(Directive) What is to be transcribed is the run of lines opening with the one that has "bend_offset = crown_radius * cos(lean)" and closing with the one that has "obj.matrix_world = world", and only that run, exactly.

───── Provided records ─────

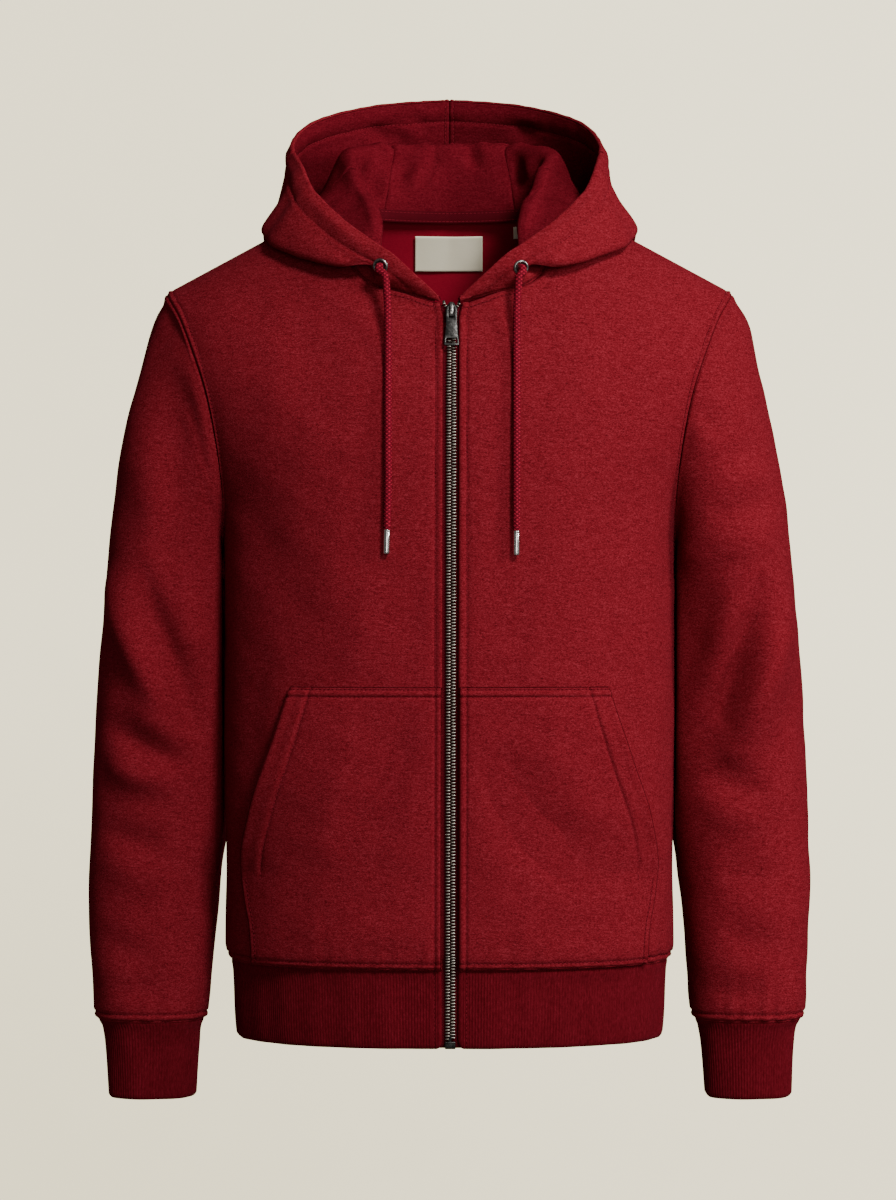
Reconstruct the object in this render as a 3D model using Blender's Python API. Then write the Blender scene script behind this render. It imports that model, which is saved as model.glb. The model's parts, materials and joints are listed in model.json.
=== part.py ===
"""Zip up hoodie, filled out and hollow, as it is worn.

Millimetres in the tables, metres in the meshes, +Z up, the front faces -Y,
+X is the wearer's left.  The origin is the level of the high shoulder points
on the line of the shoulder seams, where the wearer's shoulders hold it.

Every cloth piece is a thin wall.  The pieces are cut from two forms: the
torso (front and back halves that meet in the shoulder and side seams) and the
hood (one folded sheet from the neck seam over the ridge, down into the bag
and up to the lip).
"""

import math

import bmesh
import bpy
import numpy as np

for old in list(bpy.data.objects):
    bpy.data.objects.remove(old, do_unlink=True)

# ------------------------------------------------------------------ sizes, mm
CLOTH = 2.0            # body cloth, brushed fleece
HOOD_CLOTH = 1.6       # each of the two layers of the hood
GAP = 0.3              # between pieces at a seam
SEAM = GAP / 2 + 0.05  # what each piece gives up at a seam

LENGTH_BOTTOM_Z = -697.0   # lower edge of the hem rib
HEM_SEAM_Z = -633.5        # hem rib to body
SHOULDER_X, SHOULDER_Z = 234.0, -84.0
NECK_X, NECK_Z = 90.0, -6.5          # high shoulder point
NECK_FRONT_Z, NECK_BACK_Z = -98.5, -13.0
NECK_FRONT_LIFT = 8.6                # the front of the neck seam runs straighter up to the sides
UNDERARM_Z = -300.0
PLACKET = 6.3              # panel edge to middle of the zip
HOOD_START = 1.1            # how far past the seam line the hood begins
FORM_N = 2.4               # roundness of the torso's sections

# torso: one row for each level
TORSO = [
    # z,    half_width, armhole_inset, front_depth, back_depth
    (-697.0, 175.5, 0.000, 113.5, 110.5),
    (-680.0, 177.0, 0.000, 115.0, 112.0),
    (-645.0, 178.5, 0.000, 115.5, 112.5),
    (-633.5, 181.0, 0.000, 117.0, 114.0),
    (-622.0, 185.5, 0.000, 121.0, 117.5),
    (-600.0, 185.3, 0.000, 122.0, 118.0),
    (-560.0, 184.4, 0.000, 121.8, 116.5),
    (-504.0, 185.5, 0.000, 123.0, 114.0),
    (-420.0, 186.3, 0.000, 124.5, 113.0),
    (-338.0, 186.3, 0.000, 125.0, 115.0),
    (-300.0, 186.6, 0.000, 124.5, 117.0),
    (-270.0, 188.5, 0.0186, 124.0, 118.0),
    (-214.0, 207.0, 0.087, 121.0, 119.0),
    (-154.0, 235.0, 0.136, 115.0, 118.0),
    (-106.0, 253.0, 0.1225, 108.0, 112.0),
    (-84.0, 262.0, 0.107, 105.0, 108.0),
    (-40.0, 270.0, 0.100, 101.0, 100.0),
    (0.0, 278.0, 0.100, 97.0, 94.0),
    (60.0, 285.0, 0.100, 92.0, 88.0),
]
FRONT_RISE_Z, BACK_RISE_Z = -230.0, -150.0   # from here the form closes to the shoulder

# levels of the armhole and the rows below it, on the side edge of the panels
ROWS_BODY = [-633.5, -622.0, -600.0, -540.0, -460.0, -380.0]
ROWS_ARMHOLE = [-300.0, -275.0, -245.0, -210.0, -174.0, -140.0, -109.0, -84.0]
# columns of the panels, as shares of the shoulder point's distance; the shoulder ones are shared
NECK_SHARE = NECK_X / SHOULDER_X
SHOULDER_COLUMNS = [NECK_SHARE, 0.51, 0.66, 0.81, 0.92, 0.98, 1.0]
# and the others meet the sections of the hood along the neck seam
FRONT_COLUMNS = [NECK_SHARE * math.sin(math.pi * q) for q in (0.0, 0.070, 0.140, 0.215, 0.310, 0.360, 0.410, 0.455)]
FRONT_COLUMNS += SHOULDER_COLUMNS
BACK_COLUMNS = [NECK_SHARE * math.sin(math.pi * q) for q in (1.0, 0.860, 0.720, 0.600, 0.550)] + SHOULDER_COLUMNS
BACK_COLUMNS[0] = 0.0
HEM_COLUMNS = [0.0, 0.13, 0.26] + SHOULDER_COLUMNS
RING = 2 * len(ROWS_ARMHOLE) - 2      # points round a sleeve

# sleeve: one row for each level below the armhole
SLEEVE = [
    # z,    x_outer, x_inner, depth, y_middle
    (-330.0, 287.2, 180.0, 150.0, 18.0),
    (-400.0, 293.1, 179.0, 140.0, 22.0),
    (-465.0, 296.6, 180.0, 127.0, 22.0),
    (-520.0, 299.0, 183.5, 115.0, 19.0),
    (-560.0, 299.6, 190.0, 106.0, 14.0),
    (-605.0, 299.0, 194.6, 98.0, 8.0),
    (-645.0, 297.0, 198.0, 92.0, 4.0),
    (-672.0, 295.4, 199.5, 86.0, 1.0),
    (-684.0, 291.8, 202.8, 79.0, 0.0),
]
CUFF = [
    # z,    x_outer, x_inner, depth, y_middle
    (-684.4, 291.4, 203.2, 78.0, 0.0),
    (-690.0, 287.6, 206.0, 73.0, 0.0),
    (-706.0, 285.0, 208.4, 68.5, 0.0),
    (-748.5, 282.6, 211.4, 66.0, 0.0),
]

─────
───── Provided records ─────

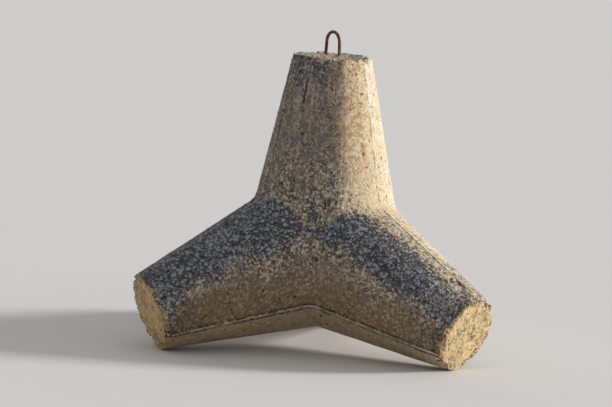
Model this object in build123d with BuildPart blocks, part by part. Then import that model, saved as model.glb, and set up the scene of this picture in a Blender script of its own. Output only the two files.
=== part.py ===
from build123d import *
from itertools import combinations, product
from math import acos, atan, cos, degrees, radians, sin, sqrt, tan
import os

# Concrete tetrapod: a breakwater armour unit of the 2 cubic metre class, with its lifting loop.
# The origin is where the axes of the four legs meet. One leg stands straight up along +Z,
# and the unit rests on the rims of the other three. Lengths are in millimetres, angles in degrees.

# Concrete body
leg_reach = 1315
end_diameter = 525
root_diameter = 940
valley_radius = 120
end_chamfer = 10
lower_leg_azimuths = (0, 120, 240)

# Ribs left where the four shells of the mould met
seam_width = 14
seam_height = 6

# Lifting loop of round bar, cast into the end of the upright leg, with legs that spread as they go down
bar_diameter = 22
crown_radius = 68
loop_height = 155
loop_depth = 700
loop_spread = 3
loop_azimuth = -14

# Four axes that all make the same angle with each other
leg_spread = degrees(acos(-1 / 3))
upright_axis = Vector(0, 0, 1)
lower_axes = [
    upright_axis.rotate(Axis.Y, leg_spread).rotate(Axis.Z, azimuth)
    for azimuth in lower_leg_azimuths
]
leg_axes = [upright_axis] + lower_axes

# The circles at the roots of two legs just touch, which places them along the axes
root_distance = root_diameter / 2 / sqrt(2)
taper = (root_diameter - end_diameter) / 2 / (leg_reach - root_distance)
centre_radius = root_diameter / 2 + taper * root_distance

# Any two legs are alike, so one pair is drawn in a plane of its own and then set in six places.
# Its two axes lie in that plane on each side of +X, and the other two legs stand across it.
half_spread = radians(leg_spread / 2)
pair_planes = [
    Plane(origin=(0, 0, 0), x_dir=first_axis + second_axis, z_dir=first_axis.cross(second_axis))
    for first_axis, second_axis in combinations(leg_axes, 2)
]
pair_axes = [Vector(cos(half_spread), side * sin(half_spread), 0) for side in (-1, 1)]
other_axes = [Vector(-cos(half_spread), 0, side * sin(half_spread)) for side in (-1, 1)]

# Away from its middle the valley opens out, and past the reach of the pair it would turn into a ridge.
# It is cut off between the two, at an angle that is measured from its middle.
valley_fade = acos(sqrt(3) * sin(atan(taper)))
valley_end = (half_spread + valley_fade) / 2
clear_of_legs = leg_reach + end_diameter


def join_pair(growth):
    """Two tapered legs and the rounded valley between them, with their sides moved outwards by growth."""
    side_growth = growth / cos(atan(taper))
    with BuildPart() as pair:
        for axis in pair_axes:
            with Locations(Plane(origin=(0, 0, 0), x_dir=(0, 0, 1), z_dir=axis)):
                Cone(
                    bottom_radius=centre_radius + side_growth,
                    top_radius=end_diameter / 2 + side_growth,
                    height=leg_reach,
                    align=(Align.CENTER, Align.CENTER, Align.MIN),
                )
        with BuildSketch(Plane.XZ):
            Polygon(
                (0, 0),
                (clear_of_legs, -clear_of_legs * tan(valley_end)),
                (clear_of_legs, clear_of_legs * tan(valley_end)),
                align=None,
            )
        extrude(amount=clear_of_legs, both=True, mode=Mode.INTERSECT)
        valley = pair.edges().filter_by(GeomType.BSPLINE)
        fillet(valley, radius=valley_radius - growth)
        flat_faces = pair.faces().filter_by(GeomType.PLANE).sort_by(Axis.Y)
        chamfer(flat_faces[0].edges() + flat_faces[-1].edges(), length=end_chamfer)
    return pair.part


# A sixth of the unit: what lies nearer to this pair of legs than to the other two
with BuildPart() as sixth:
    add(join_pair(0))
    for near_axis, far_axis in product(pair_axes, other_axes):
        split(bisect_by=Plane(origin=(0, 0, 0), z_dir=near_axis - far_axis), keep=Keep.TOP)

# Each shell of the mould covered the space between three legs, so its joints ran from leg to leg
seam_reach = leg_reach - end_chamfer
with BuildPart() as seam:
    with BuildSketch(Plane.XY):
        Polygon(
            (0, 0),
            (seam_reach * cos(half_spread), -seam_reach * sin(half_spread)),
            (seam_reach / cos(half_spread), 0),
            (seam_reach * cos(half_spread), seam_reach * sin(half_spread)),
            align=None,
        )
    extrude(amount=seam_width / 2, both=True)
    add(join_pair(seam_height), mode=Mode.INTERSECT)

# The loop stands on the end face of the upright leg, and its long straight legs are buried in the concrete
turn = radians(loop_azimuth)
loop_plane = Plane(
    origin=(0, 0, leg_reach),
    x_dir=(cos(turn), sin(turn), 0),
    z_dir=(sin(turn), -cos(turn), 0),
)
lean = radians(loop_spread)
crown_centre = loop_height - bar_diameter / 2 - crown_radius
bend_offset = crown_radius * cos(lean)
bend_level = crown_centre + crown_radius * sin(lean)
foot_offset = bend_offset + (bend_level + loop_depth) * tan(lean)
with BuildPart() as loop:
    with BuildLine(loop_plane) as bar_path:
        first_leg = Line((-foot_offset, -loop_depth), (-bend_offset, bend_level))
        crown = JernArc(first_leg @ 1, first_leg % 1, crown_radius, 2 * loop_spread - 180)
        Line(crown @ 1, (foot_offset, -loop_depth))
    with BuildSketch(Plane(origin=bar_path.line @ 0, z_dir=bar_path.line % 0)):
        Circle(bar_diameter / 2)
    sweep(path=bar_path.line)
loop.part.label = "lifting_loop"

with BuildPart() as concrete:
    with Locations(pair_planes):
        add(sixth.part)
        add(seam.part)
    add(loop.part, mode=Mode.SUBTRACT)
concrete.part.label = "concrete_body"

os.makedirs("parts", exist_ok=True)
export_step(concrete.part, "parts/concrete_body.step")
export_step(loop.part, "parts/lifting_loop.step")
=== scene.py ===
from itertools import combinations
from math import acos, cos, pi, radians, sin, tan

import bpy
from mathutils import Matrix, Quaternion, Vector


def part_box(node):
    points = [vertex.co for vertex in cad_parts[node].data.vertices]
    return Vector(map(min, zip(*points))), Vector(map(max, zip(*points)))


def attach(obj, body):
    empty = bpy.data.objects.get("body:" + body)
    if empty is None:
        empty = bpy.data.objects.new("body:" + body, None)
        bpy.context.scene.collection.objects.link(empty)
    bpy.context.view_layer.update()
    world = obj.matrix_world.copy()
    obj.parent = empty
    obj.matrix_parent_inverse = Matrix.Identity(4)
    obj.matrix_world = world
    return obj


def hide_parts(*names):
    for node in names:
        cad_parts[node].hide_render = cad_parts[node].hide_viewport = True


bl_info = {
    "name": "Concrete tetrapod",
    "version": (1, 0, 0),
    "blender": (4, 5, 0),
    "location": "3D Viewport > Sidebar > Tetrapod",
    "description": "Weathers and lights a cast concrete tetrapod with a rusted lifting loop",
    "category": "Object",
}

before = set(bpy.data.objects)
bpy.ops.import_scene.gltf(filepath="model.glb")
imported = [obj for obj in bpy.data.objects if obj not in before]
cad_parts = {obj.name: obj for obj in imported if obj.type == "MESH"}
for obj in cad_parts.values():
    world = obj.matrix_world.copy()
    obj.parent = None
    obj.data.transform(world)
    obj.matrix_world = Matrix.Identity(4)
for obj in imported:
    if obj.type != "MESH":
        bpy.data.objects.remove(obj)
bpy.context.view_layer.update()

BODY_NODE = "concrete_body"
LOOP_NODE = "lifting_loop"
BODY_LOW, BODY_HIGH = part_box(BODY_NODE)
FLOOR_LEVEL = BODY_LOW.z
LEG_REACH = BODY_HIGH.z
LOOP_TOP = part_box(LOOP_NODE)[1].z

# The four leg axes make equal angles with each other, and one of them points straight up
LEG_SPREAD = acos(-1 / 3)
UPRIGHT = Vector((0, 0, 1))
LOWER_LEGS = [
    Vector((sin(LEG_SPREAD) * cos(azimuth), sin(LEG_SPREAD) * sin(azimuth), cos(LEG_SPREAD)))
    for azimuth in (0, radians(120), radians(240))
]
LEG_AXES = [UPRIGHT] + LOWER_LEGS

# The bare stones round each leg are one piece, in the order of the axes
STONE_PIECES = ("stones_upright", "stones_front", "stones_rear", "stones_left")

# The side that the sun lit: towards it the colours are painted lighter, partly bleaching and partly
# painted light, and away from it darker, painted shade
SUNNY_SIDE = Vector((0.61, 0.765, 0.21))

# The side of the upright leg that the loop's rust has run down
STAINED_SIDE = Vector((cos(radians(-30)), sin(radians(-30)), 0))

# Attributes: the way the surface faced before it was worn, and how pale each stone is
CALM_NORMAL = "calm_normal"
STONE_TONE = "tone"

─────

(The completed task)
bend_offset = crown_radius * cos(lean)
bend_level = crown_centre + crown_radius * sin(lean)
foot_offset = bend_offset + (bend_level + loop_depth) * tan(lean)
with BuildPart() as loop:
    with BuildLine(loop_plane) as bar_path:
        first_leg = Line((-foot_offset, -loop_depth), (-bend_offset, bend_level))
        crown = JernArc(first_leg @ 1, first_leg % 1, crown_radius, 2 * loop_spread - 180)
        Line(crown @ 1, (foot_offset, -loop_depth))
    with BuildSketch(Plane(origin=bar_path.line @ 0, z_dir=bar_path.line % 0)):
        Circle(bar_diameter / 2)
    sweep(path=bar_path.line)
loop.part.label = "lifting_loop"

with BuildPart() as concrete:
    with Locations(pair_planes):
        add(sixth.part)
        add(seam.part)
    add(loop.part, mode=Mode.SUBTRACT)
concrete.part.label = "concrete_body"

os.makedirs("parts", exist_ok=True)
export_step(concrete.part, "parts/concrete_body.step")
export_step(loop.part, "parts/lifting_loop.step")
=== scene.py ===
from itertools import combinations
from math import acos, cos, pi, radians, sin, tan

import bpy
from mathutils import Matrix, Quaternion, Vector


def part_box(node):
    points = [vertex.co for vertex in cad_parts[node].data.vertices]
    return Vector(map(min, zip(*points))), Vector(map(max, zip(*points)))


def attach(obj, body):
    empty = bpy.data.objects.get("body:" + body)
    if empty is None:
        empty = bpy.data.objects.new("body:" + body, None)
        bpy.context.scene.collection.objects.link(empty)
    bpy.context.view_layer.update()
    world = obj.matrix_world.copy()
    obj.parent = empty
    obj.matrix_parent_inverse = Matrix.Identity(4)
    obj.matrix_world = world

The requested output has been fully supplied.